Output exactly the lines from the first one down to the line containing "layered nut torte.", inclusive.

= Data rows =
___

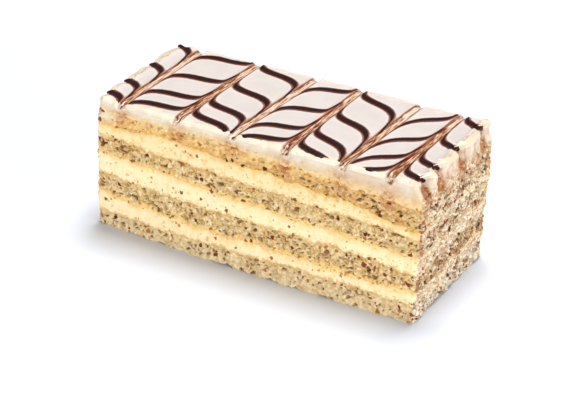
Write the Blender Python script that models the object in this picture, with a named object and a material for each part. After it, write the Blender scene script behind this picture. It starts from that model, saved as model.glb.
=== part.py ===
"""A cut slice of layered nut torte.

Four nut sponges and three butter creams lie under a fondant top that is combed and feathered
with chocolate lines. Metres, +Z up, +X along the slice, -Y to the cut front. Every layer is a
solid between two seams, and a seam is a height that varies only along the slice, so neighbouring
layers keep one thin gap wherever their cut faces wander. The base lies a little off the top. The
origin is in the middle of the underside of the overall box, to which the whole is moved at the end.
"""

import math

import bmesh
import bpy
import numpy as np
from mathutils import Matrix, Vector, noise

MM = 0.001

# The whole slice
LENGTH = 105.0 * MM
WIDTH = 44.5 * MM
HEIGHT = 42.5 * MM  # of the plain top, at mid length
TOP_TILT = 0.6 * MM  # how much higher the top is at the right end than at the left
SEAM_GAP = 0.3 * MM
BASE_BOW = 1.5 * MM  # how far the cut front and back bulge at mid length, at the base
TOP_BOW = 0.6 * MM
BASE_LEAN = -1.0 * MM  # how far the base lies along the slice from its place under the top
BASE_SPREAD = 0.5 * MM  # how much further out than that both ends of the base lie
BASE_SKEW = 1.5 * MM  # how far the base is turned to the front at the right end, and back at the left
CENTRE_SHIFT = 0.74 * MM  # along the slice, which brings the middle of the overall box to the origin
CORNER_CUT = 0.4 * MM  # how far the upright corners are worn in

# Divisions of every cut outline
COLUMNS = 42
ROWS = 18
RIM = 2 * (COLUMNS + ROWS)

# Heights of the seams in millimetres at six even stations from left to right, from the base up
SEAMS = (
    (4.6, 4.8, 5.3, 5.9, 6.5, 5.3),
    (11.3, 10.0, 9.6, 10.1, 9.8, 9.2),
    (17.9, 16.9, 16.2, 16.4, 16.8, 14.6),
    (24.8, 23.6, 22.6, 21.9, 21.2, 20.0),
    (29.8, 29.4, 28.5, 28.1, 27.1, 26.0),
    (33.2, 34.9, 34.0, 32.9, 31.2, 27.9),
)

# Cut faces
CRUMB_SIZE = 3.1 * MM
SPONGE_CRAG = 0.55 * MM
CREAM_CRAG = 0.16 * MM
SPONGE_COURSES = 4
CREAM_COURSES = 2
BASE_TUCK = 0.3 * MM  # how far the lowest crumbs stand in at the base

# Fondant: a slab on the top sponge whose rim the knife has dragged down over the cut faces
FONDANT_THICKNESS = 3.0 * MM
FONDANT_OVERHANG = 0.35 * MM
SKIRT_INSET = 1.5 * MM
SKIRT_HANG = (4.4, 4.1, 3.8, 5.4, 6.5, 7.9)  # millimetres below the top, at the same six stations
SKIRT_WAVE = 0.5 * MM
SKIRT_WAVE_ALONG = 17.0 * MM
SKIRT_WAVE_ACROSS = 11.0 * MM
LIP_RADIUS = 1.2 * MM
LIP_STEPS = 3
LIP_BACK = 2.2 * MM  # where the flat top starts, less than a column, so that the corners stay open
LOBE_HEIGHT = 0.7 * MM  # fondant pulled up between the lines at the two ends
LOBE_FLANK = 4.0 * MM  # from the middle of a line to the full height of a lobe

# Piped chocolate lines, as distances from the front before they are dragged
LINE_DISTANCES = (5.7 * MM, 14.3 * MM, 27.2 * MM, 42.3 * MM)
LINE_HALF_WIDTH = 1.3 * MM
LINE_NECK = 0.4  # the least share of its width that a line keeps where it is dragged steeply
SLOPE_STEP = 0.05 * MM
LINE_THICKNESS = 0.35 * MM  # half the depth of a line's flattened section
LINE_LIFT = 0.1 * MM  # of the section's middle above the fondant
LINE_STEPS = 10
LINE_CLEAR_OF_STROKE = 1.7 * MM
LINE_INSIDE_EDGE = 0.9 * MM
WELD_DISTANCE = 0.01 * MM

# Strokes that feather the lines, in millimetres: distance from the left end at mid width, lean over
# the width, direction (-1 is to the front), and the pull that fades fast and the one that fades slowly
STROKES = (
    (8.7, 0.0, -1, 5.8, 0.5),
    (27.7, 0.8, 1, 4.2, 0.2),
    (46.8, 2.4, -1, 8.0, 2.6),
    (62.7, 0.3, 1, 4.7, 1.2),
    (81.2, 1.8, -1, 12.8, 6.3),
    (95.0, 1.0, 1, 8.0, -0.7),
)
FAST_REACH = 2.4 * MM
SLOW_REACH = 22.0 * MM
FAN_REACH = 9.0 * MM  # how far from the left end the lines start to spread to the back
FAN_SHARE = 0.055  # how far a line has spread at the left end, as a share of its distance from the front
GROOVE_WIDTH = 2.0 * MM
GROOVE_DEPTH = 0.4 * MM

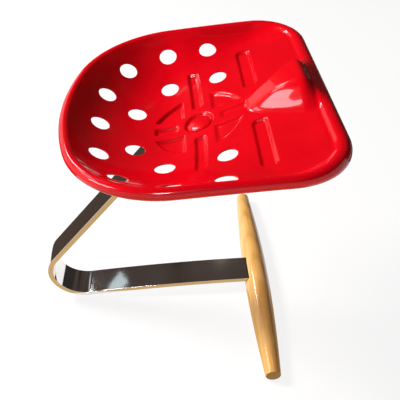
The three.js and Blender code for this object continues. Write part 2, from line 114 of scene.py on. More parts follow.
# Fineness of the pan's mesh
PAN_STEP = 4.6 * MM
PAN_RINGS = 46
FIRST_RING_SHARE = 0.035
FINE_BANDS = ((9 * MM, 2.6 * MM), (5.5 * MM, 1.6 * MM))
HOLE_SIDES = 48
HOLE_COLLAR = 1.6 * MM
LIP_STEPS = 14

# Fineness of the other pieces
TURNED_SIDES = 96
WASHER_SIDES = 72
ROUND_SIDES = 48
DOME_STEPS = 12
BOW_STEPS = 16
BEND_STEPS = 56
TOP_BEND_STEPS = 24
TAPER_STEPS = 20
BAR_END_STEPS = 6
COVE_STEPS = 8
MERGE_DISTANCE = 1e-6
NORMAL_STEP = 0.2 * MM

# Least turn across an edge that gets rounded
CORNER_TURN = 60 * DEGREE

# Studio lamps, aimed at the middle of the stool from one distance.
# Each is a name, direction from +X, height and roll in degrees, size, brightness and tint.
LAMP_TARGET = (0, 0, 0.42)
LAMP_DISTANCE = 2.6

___

= Answer =
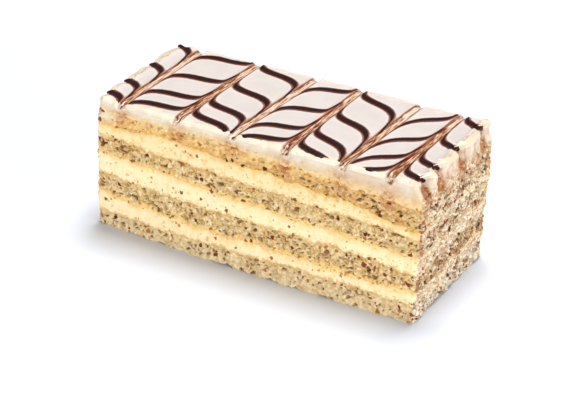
Write the Blender Python script that models the object in this picture, with a named object and a material for each part. After it, write the Blender scene script behind this picture. It starts from that model, saved as model.glb.
=== part.py ===
"""A cut slice of layered nut torte.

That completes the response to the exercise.